E c’è una seconda conclusione altrettanto attuale. Proprio
mentre si stava portando a termine il Progetto Genoma Umano che avrebbe
sequenziato per la prima volta il nostro Dna, Cavalli Sforza coordinò un
progetto complementare, ma per studiare la diversità del genoma umano (Human
Genome Diversity Project), e cioè quello che ci rende differenti. E che invece,
ineluttabilmente, gettò le basi per smontare per sempre l’idea di «razza».

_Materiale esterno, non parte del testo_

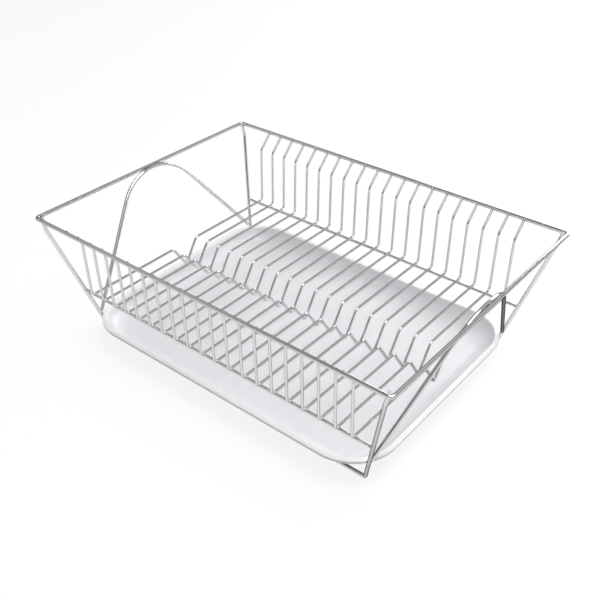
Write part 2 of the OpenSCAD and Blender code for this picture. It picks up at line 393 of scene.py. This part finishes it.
class RackPlan:
    """Places of the wires, worked out from the CAD boxes and the sizes"""

    def __init__(self, wires, ribs):
        self.wires = wires
        self.ribs = ribs
        self.r = wires.frame_d / 2
        r = self.r
        rim_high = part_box("top_rim")[1]
        self.rim_x = rim_high.x - r
        self.rim_y = rim_high.y - r
        self.rim_z = rim_high.z - r
        leg_low, leg_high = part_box("rear_leg_frame")
        self.leg_y = leg_high.y - r
        self.foot_y = leg_low.y + r
        self.foot_z = leg_low.z + r
        rail_low, rail_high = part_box("rear_lower_rail")
        self.rail_r = wires.rail_d / 2
        self.rail_y = (rail_low.y + rail_high.y) / 2
        self.rail_z = (rail_low.z + rail_high.z) / 2
        self.rail_end = rail_high.x
        # The end plane passes through the leg tops and, below, just outside the rail ends.
        # Its lean moves both of these points a little, so it is found in a few rounds.
        self.lean = 0.0
        for _ in range(8):
            self.leg_top = leg_high.z - r * math.sin(self.lean)
            top_x = leg_high.x - r * math.cos(self.lean)
            low_x = self.rail_end + r / math.cos(self.lean) + wires.weld_gap
            low_z = self.rail_z - self.rail_r
            self.lean = math.atan2(top_x - low_x, self.leg_top - low_z)
        self.end_at_rim = top_x + (self.rim_z - self.leg_top) * math.tan(self.lean)
        self.knee_z = self.rim_z - wires.knee_drop

    def end_x(self, z):
        """How far out the right end plane lies at a height"""
        return self.end_at_rim + (z - self.rim_z) * math.tan(self.lean)

    def on_end(self, across, slope_run):
        """Point in the right end plane: across the rack, and down the slope from the rim"""
        drop = slope_run * math.cos(self.lean)
        return Vector((self.end_x(self.rim_z - drop), across, self.rim_z - drop))

    def rim(self):
        """Closed rectangle"""
        corners = [
            Vector((sx * self.rim_x, sy * self.rim_y, self.rim_z))
            for sx, sy in ((-1, -1), (1, -1), (1, 1), (-1, 1))
        ]
        return rounded(corners, [self.wires.rim_bend] * 4, closed=True)

    def leg(self, y):
        """From the left rim corner down, along the table and up to the right corner"""
        half = [
            Vector((self.end_x(self.leg_top), self.leg_y, self.leg_top)),
            Vector((self.end_x(self.knee_z), self.leg_y, self.knee_z)),
            Vector((self.end_x(self.foot_z), self.foot_y, self.foot_z)),
        ]
        bends = [self.wires.knee_bend, self.wires.foot_bend]
        path = half + list(reversed(flip(half, x=-1)))
        return flip(rounded(path, bends + bends[::-1]), y=y)

    def arch(self, x):
        """From the front foot up to a round top under the rim, and down to the rear foot

        The legs fall at an angle that depends on where their cut ends lie, and the cut
        ends' places depend on that angle, so both are found in a few rounds.
        """
        low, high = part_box("right_arch")
        bend = self.wires.arch_bend
        fall = math.radians(53)  # first guess
        for _ in range(12):
            end_y = high.y - self.r * math.sin(fall)
            end_z = low.z + self.r * math.cos(fall) * math.cos(self.lean)
            run = (self.rim_z - end_z) / math.cos(self.lean)
            below = run - bend
            fall = math.atan2(below, end_y) + math.asin(bend / math.hypot(end_y, below))
        peak = run - end_y * math.tan(fall)
        corners = [self.on_end(-end_y, run), self.on_end(0, peak), self.on_end(end_y, run)]
        return flip(rounded(corners, [bend]), x=x)

    def rail(self, y):
        """Straight from the left to the right"""
        ends = (-self.rail_end, self.rail_end)
        return [Vector((x, y * self.rail_y, self.rail_z)) for x in ends]

    def rib_points(self):
        """Corners from the front tip to the first crest, and the bottom of the groove"""
        ribs, r = self.ribs, self.ribs.rib_d / 2
        gap = self.wires.weld_gap
        floor_z = self.rail_z + self.rail_r + r + gap
        tip_y = self.rim_y - (self.r + gap) * math.sin(ribs.lean)
        tip_z = self.rim_z - (self.r + gap) * math.cos(ribs.lean)
        side_y = self.rim_y - ribs.inset
        kink_z = tip_z - (tip_y - side_y) / math.tan(ribs.lean)
        half = [
            Vector((0, -tip_y, tip_z)),
            Vector((0, -side_y, kink_z)),
            Vector((0, -(side_y - ribs.flare), floor_z)),
            Vector((0, -ribs.groove_w / 2, floor_z)),
        ]
        return half, Vector((0, 0, floor_z - ribs.groove_depth))

    def rib(self, x):
        """From the front tip over the floor and the groove to the rear tip"""
        ribs = self.ribs
        half, bottom = self.rib_points()
        bends = [ribs.top_bend, ribs.floor_bend, ribs.crest_bend]
        path = half + [bottom] + list(reversed(flip(half, y=-1)))
        line = rounded(path, bends + [ribs.bottom_bend] + bends[::-1])
        return [p + Vector((x, 0, 0)) for p in line]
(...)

«Il razzismo», dissero lui e la sua collega nel progetto
diversità Mary-Clair King in una famosa audizione davanti al Senato americano
del 1993, «è un antico flagello dell’umanità». Il team scientifico guidato da
Cavalli Sforza dimostrò infatti che gli esseri umani sono piuttosto omogenei
geneticamente, che «i gruppi che formano la popolazione umana non sono
nettamente separati, ma costituiscono un continuum. Le differenze nei geni
all’interno di gruppi accomunati da alcune caratteristiche fisiche visibili
sono pressoché identiche a quelle tra i vari gruppi, e inoltre le differenze
tra singoli individui sono più importanti di quelle che si vedono fra gruppi
razziali», come scrive efficacemente in Chi
siamo. La storia della diversità umana (1995). In altre
parole, il mio vicino potrebbe essere più diverso da me, geneticamente, di un
aborigeno australiano.
MA CAVALLI SFORZA, convinto della forza
dell’evidenza scientifica, non era un illuso. E nello stesso libro ricordava:
«Pensiamo che la scienza sia obiettiva. La scienza è modellata dalla società
perché è un’attività umana produttiva che richiede tempo e denaro, e dunque è
guidata e diretta da quelle forze che nel mondo esercitano il controllo sul
denaro e sul tempo. Le forze sociali ed economiche determinano in larga misura
ciò che la scienza fa e come lo fa».